Il faudra essayer de mettre en place un système qui couvre les effets indésirables du médicament, les problèmes d’iatrogénie, la façon dont les prescriptions sont faites, la prise en compte des interactions médicamenteuses, la pharmacovigilance. Une étude vient de paraître aux USA montrant que sur les 10 dernières années, le nombre d’effets indésirables graves et de décès avait été multiplié par 2,5 à 3, sans que l’augmentation de la population soit en rapport. Il existe aujourd’hui un réel problème en matière d’iatrogénie qui s’ajoute à la question des effets indésirables. Tout ça nous conduit à la question de la formation et de l’information, et à la façon dont la presse médicale, c’est une critique que je lui fais, néglige les effets indésirables et la pharmacovigilance. Mais cette discipline est négligée de façon générale, y compris au sein de l’AFSSAPS. Peut-être pourrait-on demander à la presse médicale de réserver des espaces à des avis officiels de l’AFSSAPS ou de la HAS, ou d’organismes de formation médicale continue, pour intervenir sur ces domaines, dont je comprends qu’ils ne soient pas de prédilection pour les laboratoires ! Nous allons bientôt auditionner des responsables de la presse médicale, qu’elle soit publicitaire ou indépendante. Nous ferons des propositions.

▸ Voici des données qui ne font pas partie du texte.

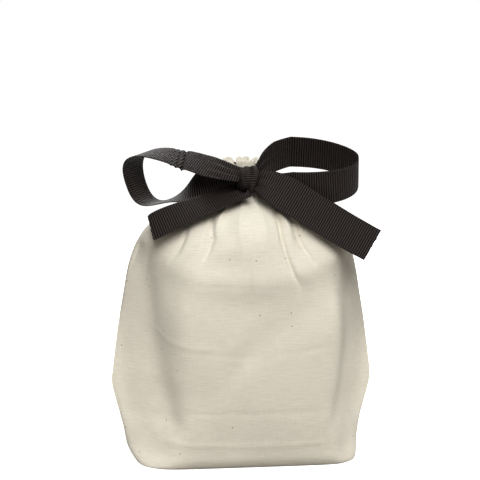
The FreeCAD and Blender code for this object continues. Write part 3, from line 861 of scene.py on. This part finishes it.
def tint(made, amount, base, other):
    """Mix two colours by an amount that changes over the surface."""
    mix = node(made, "Mix", [("Factor", amount)], data_type="RGBA")
    for socket, value in ((6, base), (7, other)):
        if isinstance(value, tuple):
            mix.inputs[socket].default_value = (*value, 1)
        else:
            made.node_tree.links.new(value, mix.inputs[socket])
    return mix.outputs[2]


def threads(made, direction, pitch):
    """Bands one thread apart, across the cloth or along it."""
    wave = node(made, "TexWave", [("Vector", flat_cloth(made, (1, 1)))], wave_type="BANDS",
                bands_direction=direction)
    wave.inputs["Scale"].default_value = pi / 10 / pitch
    wave.inputs["Distortion"].default_value = 0.6
    wave.inputs["Detail Scale"].default_value = 2.0
    return wave.outputs["Fac"]


def bump(made, shader, height, distance, strength):
    """Drive the shader's normal from a height in metres."""
    relief = node(made, "Bump", [("Height", height)])
    relief.inputs["Distance"].default_value = distance
    relief.inputs["Strength"].default_value = strength
    made.node_tree.links.new(relief.outputs["Normal"], shader.inputs["Normal"])


print("a thread every", 0.0005 / MM, "mm is a wave of scale", round(pi / 10 / 0.0005))

# %% Muslin
# Streaks of weft and warp and a fine grain mix a shaded and a bright colour; broad clouds
# wash them, and three cells in ten have a speck at their middle.
WARP_PITCH, WEFT_PITCH = 0.00046, 0.0005
THREAD_SHADE, THREAD_LIGHT = (0.42, 0.365, 0.275), (0.965, 0.91, 0.78)
WASH, SPECK = (0.73, 0.69, 0.60), (0.22, 0.15, 0.085)
SPECK_RADIUS, SPECK_CHOICE = 0.026, 0.7

muslin, shader = new_material("muslin", (0.70, 0.64, 0.53), 0.92)
shader.inputs["Sheen Weight"].default_value = 0.12
shader.inputs["Sheen Roughness"].default_value = 0.6
shader.inputs["Specular IOR Level"].default_value = 0.25
streaks = reckon(muslin, "MULTIPLY", cloudy(muslin, (110, 1800), 3.0), 0.5)
for scale, detail, share in (((2000, 150), 3.0, 0.22), ((1500, 1500), 2.0, 0.28)):
    part = reckon(muslin, "MULTIPLY", cloudy(muslin, scale, detail), share)
    streaks = reckon(muslin, "ADD", streaks, part)
color = tint(muslin, streaks, THREAD_SHADE, THREAD_LIGHT)
broad = reckon(muslin, "MULTIPLY", cloudy(muslin, (22, 26), 2.0), 0.35)
color = tint(muslin, broad, color, WASH)
cells = node(muslin, "TexVoronoi", [("Vector", flat_cloth(muslin, (62, 62)))],
             voronoi_dimensions="2D")
cells.inputs["Scale"].default_value = 1.0
speck = reckon(muslin, "LESS_THAN", cells.outputs["Distance"], SPECK_RADIUS)
chance = node(muslin, "SeparateColor", [("Color", cells.outputs["Color"])])
chosen = reckon(muslin, "GREATER_THAN", chance.outputs[0], SPECK_CHOICE)
speck = reckon(muslin, "MULTIPLY", reckon(muslin, "MULTIPLY", speck, chosen), 0.85)
color = tint(muslin, speck, color, SPECK)
muslin.node_tree.links.new(color, shader.inputs["Base Color"])
weave = reckon(muslin, "MAXIMUM", threads(muslin, "X", WARP_PITCH), threads(muslin, "Y", WEFT_PITCH))
weave = reckon(muslin, "ADD", weave, reckon(muslin, "MULTIPLY", streaks, 1.2))
bump(muslin, shader, weave, 0.00012, 0.7)
print("muslin has", len(muslin.node_tree.nodes), "nodes")

# %% Grosgrain
# Each rib's crown gets a painted highlight, and each valley gets painted shade, near black.
PAINTED_VALLEY_SHADE, PAINTED_CROWN_HIGHLIGHT, DUST = (0.0008, 0.0006, 0.0006), (0.052, 0.04, 0.036), (0.014, 0.0105, 0.0095)
RIB_THREAD = 0.0003

grosgrain, shader = new_material("grosgrain", (0.012, 0.0098, 0.0092), 0.6)
shader.inputs["Specular IOR Level"].default_value = 0.07
# The rib bands lay a painted highlight on each crown and painted shade in each valley.
painted_crown_highlights = reckon(grosgrain, "POWER", threads(grosgrain, "Y", RIB_PITCH * MM), 2.5)
color = tint(grosgrain, painted_crown_highlights, PAINTED_VALLEY_SHADE, PAINTED_CROWN_HIGHLIGHT)
dust = reckon(grosgrain, "MULTIPLY", cloudy(grosgrain, (160, 160), 3.0), 0.08)
color = tint(grosgrain, dust, color, DUST)
grosgrain.node_tree.links.new(color, shader.inputs["Base Color"])
bump(grosgrain, shader, threads(grosgrain, "X", RIB_THREAD), 0.00004, 0.25)

for piece in (sack_front, sack_back, *allowances):
    piece.data.materials.append(muslin)
for piece in (left_loop, right_loop, left_tail, right_tail, wrap, core, drawstring):
    piece.data.materials.append(grosgrain)
print("grosgrain has", len(grosgrain.node_tree.nodes), "nodes")

# %% [markdown]
# ## What each piece stands for, and what it moves with
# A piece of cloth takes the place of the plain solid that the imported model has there.
# The sack, the knot and the drawstring are one body, and each loop and tail is its own,
# because each swings by itself about the knot.

# %% Bodies and sheets
for piece in (sack_front, sack_back, wrap, core, drawstring, *allowances):
    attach(piece, "sack")
for piece, body in ((left_loop, "left_loop"), (right_loop, "right_loop"),
                    (left_tail, "left_tail"), (right_tail, "right_tail")):
    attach(piece, body)
    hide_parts(body)
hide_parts("front_panel", "front_casing")
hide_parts("back_panel", "back_casing")
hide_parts("knot_wrap")
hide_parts("knot_core")
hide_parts("drawstring")
print("five bodies:", "the sack, two loops and two tails")

# %% Flat sizes of the sheets
# Each panel was cut as wide as half the sack's girth, and as long as the run from the
# base seam to the hem's edge.  Each free ribbon is as long as its middle line.
print("each panel is cut", round(FLAT_WIDTH), "mm wide and about", round(front_run), "mm long")

# %% [markdown]
# ## Floor and surround
# A small product studio has a sheet of white paper under the object.  A brighter lamp
# could keep that white, but it would bleach the cloth.  So the floor glows a little, and
# it is kept out of the bounced light, because a glowing floor would flatten the folds.
# The surround lights the sack dimly and warmly, and only the camera sees it as white.

# %% Floor
bm = bmesh.new()
bmesh.ops.create_grid(bm, x_segments=1, y_segments=1, size=3.0)
floor = add_piece("floor", bm)
paper, shader = new_material("paper", (0.92, 0.92, 0.915), 0.9)
shader.inputs["Emission Color"].default_value = (1, 1, 1, 1)
shader.inputs["Emission Strength"].default_value = 0.9
floor.data.materials.append(paper)
floor.visible_diffuse = False
print("the floor glows with strength", round(shader.inputs["Emission Strength"].default_value, 2))

# %% Surround
world = bpy.data.worlds.new("studio")
world.use_nodes = True
tree = world.node_tree
surround, white = tree.nodes["Background"], tree.nodes.new("ShaderNodeBackground")
surround.inputs["Color"].default_value = (1, 0.94, 0.85, 1)
surround.inputs["Strength"].default_value = 0.2
white.inputs["Color"].default_value = (1, 1, 1, 1)
white.inputs["Strength"].default_value = 1.0
path, mix = tree.nodes.new("ShaderNodeLightPath"), tree.nodes.new("ShaderNodeMixShader")
tree.links.new(path.outputs["Is Camera Ray"], mix.inputs["Fac"])
tree.links.new(surround.outputs[0], mix.inputs[1])
tree.links.new(white.outputs[0], mix.inputs[2])
tree.links.new(mix.outputs[0], tree.nodes["World Output"].inputs["Surface"])
bpy.context.scene.world = world
print("surround of strength", round(surround.inputs["Strength"].default_value, 2))

# %% [markdown]
# ## Lamps and camera
# One large soft lamp in front and above models the folds.  A cooler one from overhead
# lifts the shoulder, two small ones at the foot stand in for the light that a white floor
# sends up into the lower corners, and one lights the back.


# %% Lamps
def lamp(name, place, target, power, size, **settings):
    """A round lamp aimed from one place at another, both in metres."""
    made = bpy.data.lights.new(name, "AREA")
    made.energy, made.shape, made.size = power, "DISK", size
    for setting, value in settings.items():
        setattr(made, setting, value)
    holder = bpy.data.objects.new(name, made)
    bpy.context.collection.objects.link(holder)
    holder.location = place
    holder.rotation_euler = (Vector(target) - Vector(place)).to_track_quat("-Z", "Y").to_euler()
    print(name, "lamp of", power, "watts")


lamp("key", (-0.03, -0.72, 0.70), (0, 0, 0.08), 9.3, 0.62)
lamp("top", (-0.05, -0.22, 0.85), (0, -0.02, 0.12), 1.1, 0.4, color=(0.76, 0.92, 1.0))
for name, side, power in (("left_side", -1, 0.0105), ("right_side", 1, 0.0150)):
    lamp(name, (side * 0.19, -0.07, 0.008), (side * 0.05, -0.01, 0.030), power, 0.06,
         spread=radians(58))
lamp("back", (0.12, 0.75, 0.60), (0, 0, 0.08), 6.5, 0.6)

# %% Camera
view = bpy.data.cameras.new("view")
view.lens, view.sensor_width = 142.2, 36.0
camera = bpy.data.objects.new("view", view)
bpy.context.collection.objects.link(camera)
camera.location = (-0.1529, -1.0792, 0.2681)
look = Vector((-0.00108, 0.00075, 0.1245)) - camera.location
camera.rotation_euler = look.to_track_quat("-Z", "Y").to_euler()
bpy.context.scene.camera = camera
bpy.context.scene.view_settings.view_transform = "Standard"
print("the camera is", round(look.length, 3), "metres from what it looks at")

Dans cette affaire, vous êtes-vous déjà forgé une intime conviction ?
Mon intime conviction, c’est la carence effroyable de l’AFSSAPS, sa lourdeur, sa lenteur, son absence de réactivité. Je m’interroge aussi sur le fait que, alors que des Français étaient à la fois à l’AFSSAPS et à l’Agence européenne du médicament, il n’y ait pas eu coordination. C’est loin du cliché selon lequel nous aurions le meilleur système de pharmacovigilance au monde ! Ma seconde conviction, partagée par le ministre, est qu’il faut traiter de manière beaucoup plus rigoureuse les conflits d’intérêts et la transparence. Ma troisième conviction, c’est que dans cette affaire, on se trouve face à un laboratoire particulier. On sait que les laboratoires sont des industries qui doivent faire du profit, équilibrer leurs comptes et rémunérer leurs actionnaires. Mais on nous dit de tous côtés que les méthodes de Servier sont tout à fait particulières. D’ailleurs, en suspendant la participation de ce laboratoire à ses travaux, le LEEM l’a en quelque sorte acté.

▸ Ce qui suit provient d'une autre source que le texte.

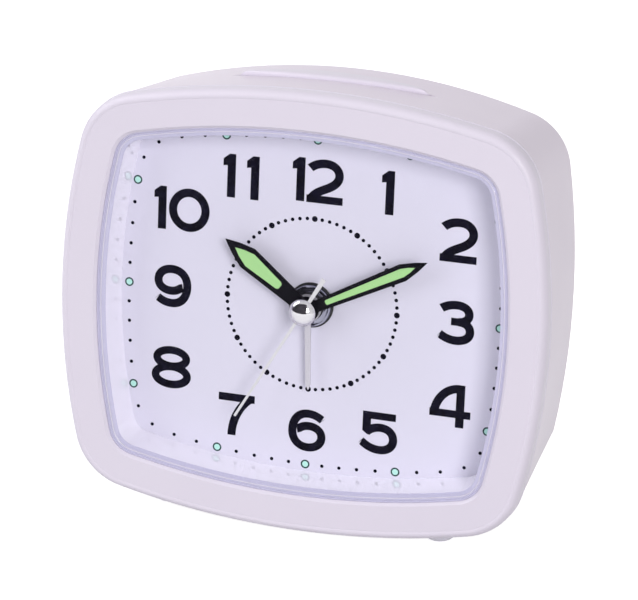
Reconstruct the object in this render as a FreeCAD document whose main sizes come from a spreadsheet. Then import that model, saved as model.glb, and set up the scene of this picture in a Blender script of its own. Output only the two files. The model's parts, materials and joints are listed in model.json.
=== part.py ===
import FreeCAD, Part
import math
import os
import Sketcher
from FreeCAD import Placement, Rotation, Vector

# Bedside quartz alarm clock.
# The clock's own frame has its origin on the front of the dial at the hands' centre: X to the
# viewer's right, Y into the clock, Z up along the dial. The whole clock leans back on its feet,
# so every piece is placed in the standing frame by one common Placement.

doc = FreeCAD.newDocument("alarm_clock")
sheet = doc.addObject("Spreadsheet::Sheet", "Sizes")
cells_used = []


def term(value):
    """The text of a number or a Length inside an expression."""
    return value.text if isinstance(value, Length) else "%.9g" % value


class Length(float):
    """A number that remembers the spreadsheet expression it comes from."""

    def __new__(cls, value, text):
        made = float.__new__(cls, value)
        made.text = text
        return made

    def __add__(self, other):
        return Length(float(self) + float(other), "(%s + %s)" % (self.text, term(other)))

    def __radd__(self, other):
        return Length(float(other) + float(self), "(%s + %s)" % (term(other), self.text))

    def __sub__(self, other):
        return Length(float(self) - float(other), "(%s - %s)" % (self.text, term(other)))

    def __rsub__(self, other):
        return Length(float(other) - float(self), "(%s - %s)" % (term(other), self.text))

    def __mul__(self, other):
        return Length(float(self) * float(other), "(%s * %s)" % (self.text, term(other)))

    __rmul__ = __mul__

    def __truediv__(self, other):
        return Length(float(self) / float(other), "(%s / %s)" % (self.text, term(other)))

    def __neg__(self):
        return Length(-float(self), "(-%s)" % self.text)


def size(name, value):
    """Writes one driving size to the sheet and returns it as a Length."""
    cells_used.append(name)
    line = len(cells_used)
    sheet.set("A%d" % line, name)
    sheet.set("B%d" % line, "%.9g" % value)
    sheet.setAlias("B%d" % line, name)
    return Length(value, "Sizes." + name)


# ---- driving sizes, in millimetres and degrees ----

# the case, front
face_width = size("face_width", 108.0)
face_height = size("face_height", 97.0)
face_arc = size("face_arc", 182.0)
face_side_arc = size("face_side_arc", 148.0)
face_corner = size("face_corner", 14.0)
face_to_dial = size("face_to_dial", 10.4)
edge_round = size("edge_round", 2.2)
bezel_depth = size("bezel_depth", 4.4)
bezel_width = size("bezel_width", 8.3)
bezel_skirt = size("bezel_skirt", 3.5)
skirt_wall = size("skirt_wall", 1.6)
opening_corner = size("opening_corner", 6.5)
opening_round = size("opening_round", 0.6)
wall = size("wall", 2.0)

# the case, rear
case_depth = size("case_depth", 36.5)
side_taper = size("side_taper", 2.25)
top_taper = size("top_taper", 1.7)
base_taper = size("base_taper", 4.5)
rear_width = face_width - side_taper * 2
rear_top = face_height / 2 - top_taper
rear_base = face_height / 2 - base_taper
rear_arc = size("rear_arc", 142.0)
rear_base_arc = size("rear_base_arc", 260.0)
rear_side_arc = size("rear_side_arc", 185.0)
rear_corner = size("rear_corner", 13.0)
skirt_corner = size("skirt_corner", 7.0)
bevel_start = size("bevel_start", 30.0)
bevel_lean = size("bevel_lean", 24.0)
cover_thickness = size("cover_thickness", 2.4)
cover_recess = size("cover_recess", 0.3)
seam = size("seam", 0.25)

# how it stands
lean = size("lean", 7.5)
floor_sink = size("floor_sink", 0.5)
hub_height = face_height / 2 - floor_sink
foot_radius = size("foot_radius", 4.2)
foot_thickness = size("foot_thickness", 2.2)
foot_round = size("foot_round", 1.2)
foot_inset = size("foot_inset", 23.0)
foot_spread = face_width / 2 - foot_inset
front_foot_back = size("front_foot_back", -6.0)
rear_foot_back = size("rear_foot_back", 14.5)
pad_half = size("pad_half", 2.6)
pad_height = size("pad_height", 2.3)

# crystal, light ring and dial
crystal_thickness = size("crystal_thickness", 1.2)
crystal_recess = size("crystal_recess", 0.3)
crystal_bevel = size("crystal_bevel", 0.45)
crystal_gap = size("crystal_gap", 0.15)
ring_front_wall = size("ring_front_wall", 0.9)
ring_rear_wall = size("ring_rear_wall", 2.2)
ring_flange = size("ring_flange", 1.6)
dial_thickness = size("dial_thickness", 1.0)

# hands: each lies its height in front of the dial, and its angle is clockwise from twelve
hand_thickness = size("hand_thickness", 0.35)
alarm_hand_height = size("alarm_hand_height", 2.45)
alarm_hand_length = size("alarm_hand_length", 18.4)
alarm_hand_width = size("alarm_hand_width", 1.1)
alarm_hand_hub = size("alarm_hand_hub", 3.0)
alarm_hand_angle = size("alarm_hand_angle", 177.6)
hour_hand_height = size("hour_hand_height", 3.6)
hour_hand_length = size("hour_hand_length", 23.0)
hour_hand_width = size("hour_hand_width", 5.3)
hour_hand_waist = size("hour_hand_waist", 3.06)
hour_hand_shoulder = size("hour_hand_shoulder", 16.7)
hour_hand_hub = size("hour_hand_hub", 2.8)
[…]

Avez-vous une idée de la réforme qu’il faudrait mettre en œuvre ?
Pour le fonctionnement de l’agence (AFSSAPS), il faut plus de rigueur, plus de transparence, plus de réactivité à l’alerte. Dans les commissions d’experts, il est logique, que les experts mandatés par les firmes présentent leurs produits, mais il ne faut pas que ceux qui décident soient liés par ailleurs aux firmes concernées, qu’il s’agisse de liens directs ou de liens indirects, notamment familiaux. Il faut introduire le contrôle de représentants de patients ainsi que de personnalités qualifiées qui puissent être des vigiles en déontologie, en respect de l’éthique, et en protection des lanceurs d’alerte. Les lanceurs d’alerte sont souvent discriminés ou isolés. Il existe dans certains pays comme la Nouvelle-Zélande des systèmes qui permettent à ces lanceurs d’alerte de s’adresser à une autorité qui intervient lorsqu’il y a mise à l’écart ou répression. Il y a aussi des députés très impliqués dans les problématiques de santé : il faudrait qu’ils soient aussi représentés au sein des agences. Ils sont aussi des lanceurs d’alerte ! Les rapports parlementaires de ces dernières années l’attestent. Il n’est pas normal que dans les conseils d’administration des agences, il n’y ait pas de représentant du Parlement alors que c’est lui qui vote, non seulement la création de la structure, mais également les budgets, les lois de financement de la Sécurité sociale et les règles de santé publique.